The following day (16 April) the students met to launch, celebrate and discuss a recent publication resulting from a fieldtrip to Zagreb in the first semester. The publication, a collection of posters were not quite what I had expected but meant for a number of ways of creating your own publication, without being restricted by page numbers or a particular order. Not everyone had contributed something for the posters as it was optional and students had joined since the trip (IfREX is now in its third semester) but everyone was keen to have a look through and after a short introduction, the room quietened as people explored the posters.

When we came together again to discuss the posters, Eric and some of the students more directly involved in the production talked about how and why they had made various decisions about the final output. Falling somewhere between documentation and an artwork in itself, the posters were both flexible and specific, and searched for a way of being individual within a group. The students were initially quiet – it was a Friday afternoon – but fairly soon became rather animated. Not all were happy with the posters and there were complaints about how fragile they were and the folds down the middle. This was countered by those who argued that the fold allowed for the posters to be put together in different ways, like pages, and that there were all manner of playful possibilities. The ephemeral quality of the posters seemed to mirror the shortness of the trip to Zagreb. For me, it was an engagement with evocation rather than representation.

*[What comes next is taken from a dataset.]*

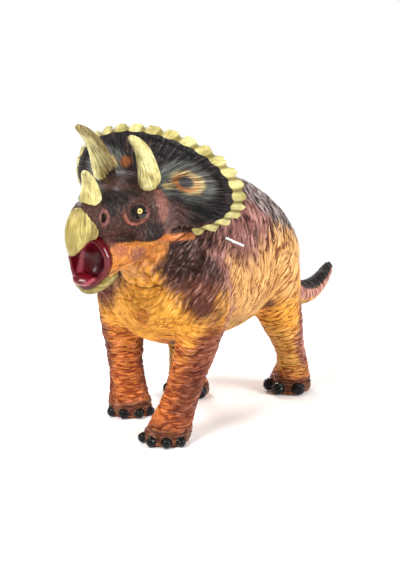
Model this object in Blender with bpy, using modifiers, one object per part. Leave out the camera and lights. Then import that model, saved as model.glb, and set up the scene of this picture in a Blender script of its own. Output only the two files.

Later on, after a short coffee break, Eric presented a lecture which looked at space and perception through Japanese gardens which the group had visited at the end of the second semester during a trip to Japan. Beginning with an interest in phenomenal narratives, Eric explored the sakuteiki (Japanese records of garden-making) and the spatial and perceptual dimensions of particular techniques (such as borrowed landscape, miniaturization, altered perspective, folding screen, and hide and reveal). Although there was a tendency to focus on the visual and on cognitive science, there was much of interest in this talk which was not afraid to digress. It even ended with a reading from Beckett’s Molloy!